A utilização supletiva desses elementos para afastamento do tráfico privilegiado somente pode ocorrer quando esse vetor seja conjugado com outras circunstâncias do caso concreto que, unidas, caracterizem a dedicação do agente à atividade criminosa ou à integração a organização criminosa (STJ. 3ª Seção. REsp 1887511/SP, Rel. Min. João Otávio de Noronha, julgado em 09/06/2021).

STJ. 3ª Seção. REsp 1887511/SP, Rel. Min. João Otávio de Noronha, julgado em 09/06/2021.

 

No caso concreto acima narrado, a natureza e a quantidade da droga foram utilizadas indevidamente na terceira fase da dosimetria e sem que esses vetores estivessem conjugados com outras circunstâncias, razão pela qual o STJ entendeu indevida a fundamentação.

 

Em suma:

 

Em razão de ter importantes informações, vale a pena ler a ementa do julgado:

(...) 2. A dosimetria da reprimenda penal, atividade jurisdicional caracterizada pelo exercício de discricionariedade vinculada, realiza-se dentro das balizas fixadas pelo legislador.
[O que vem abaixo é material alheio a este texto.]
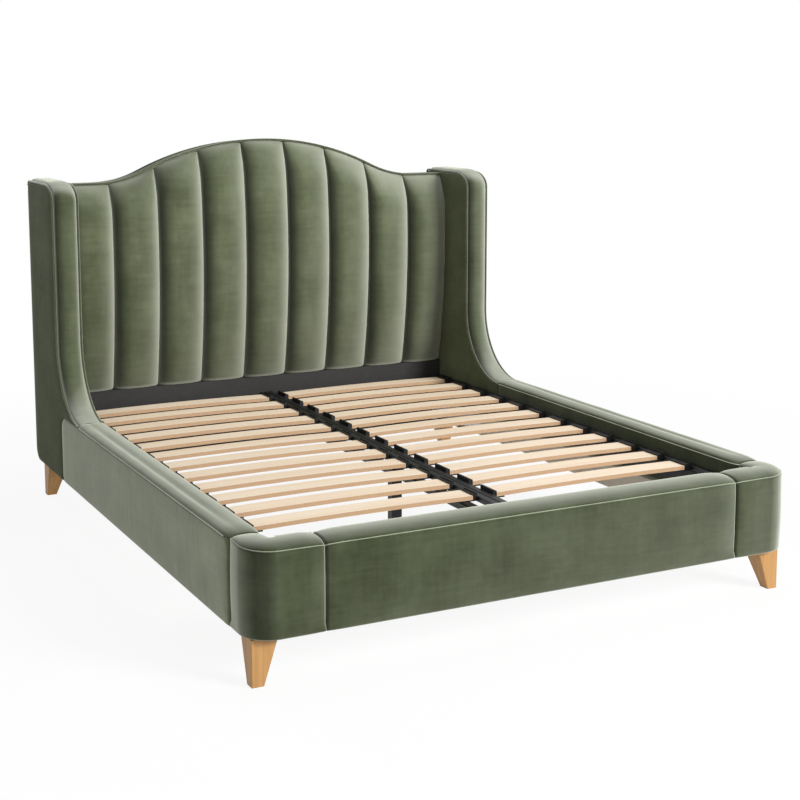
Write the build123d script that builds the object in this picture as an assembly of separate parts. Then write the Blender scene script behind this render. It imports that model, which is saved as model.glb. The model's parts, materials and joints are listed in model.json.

3. O tratamento legal conferido ao crime de tráfico de drogas traz peculiaridades a serem observadas nas condenações respectivas; a natureza desse crime de perigo abstrato, que tutela o bem jurídico saúde pública, fez com que o legislador elegesse dois elementos específicos - necessariamente presentes no quadro jurídico-probatório que cerca aquela prática delituosa, a saber, a natureza e a quantidade das drogas - para utilização obrigatória na primeira fase da dosimetria.

4. O tráfico privilegiado é instituto criado para beneficiar aquele que ainda não se encontra mergulhado nessa atividade ilícita, independentemente do tipo ou do volume de drogas apreendidas, para implementação de política criminal que favoreça o traficante eventual.

5. No julgamento do RE n. 666.334/AM, submetido ao regime de repercussão geral (Tese n. 712), o STF fixou o entendimento de que a natureza e a quantidade de entorpecentes não podem ser utilizadas em duas fases da dosimetria da pena.

6. A Terceira Seção do STJ, no julgamento do REsp n. n. 1.887.511/SP (DJe de 1º/7/2021), partindo da premissa fixada na Tese n. 712 do STF, uniformizou o entendimento de que a natureza e a quantidade de entorpecentes devem ser necessariamente valoradas na primeira etapa da dosimetria, para modulação da pena-base.

7. Não há margem, na redação do art. 42 da Lei n. 11.343/2006, para utilização de suposta discricionariedade judicial que redunde na transferência da análise dos vetores “natureza e quantidade de drogas apreendidas” para etapas posteriores, já que erigidos ao status de circunstâncias judiciais preponderantes, sem natureza residual.

8. Apenas circunstâncias judiciais não preponderantes, previstas no art. 59 do Código Penal, podem ser utilizadas para modulação da fração de diminuição de pena do tráfico privilegiado, desde que não utilizadas para fixação da pena-base.

9. Configura constrangimento ilegal o afastamento do tráfico privilegiado por presunção de que o agente se dedica a atividades criminosas, derivada unicamente da análise da natureza ou da quantidade de drogas apreendidas; da mesma maneira, configura constrangimento ilegal a redução da fração de diminuição de pena por esse mesmo e único motivo.

10. Agravo regimental de fls. 321-326 não conhecido e agravo regimental de fls. 313-319 desprovido.

(AgRg no REsp 1985297/SP, Rel. Ministro JOÃO OTÁVIO DE NORONHA, QUINTA TURMA, julgado em 29/03/2022, DJe 06/04/2022)

 

Observação pessoal: a interpretação que era feita do Tema 712 do STF era no sentido de que a natureza e quantidade da droga poderiam ser utilizadas na primeira ou na terceira fase da dosimetria. Era como se fosse uma escolha do julgador. O STJ, neste julgado, afirma que não existe essa discricionariedade. Com base no art. 42 da LD, a natureza e a quantidade devem ser utilizadas na primeira fase. Supletivamente, elas também poderiam ser utilizadas na terceira fase quando conjugadas com outras circunstâncias do caso concreto que, unidas, caracterizem a dedicação do agente à atividade criminosa ou a integração a organização criminosa.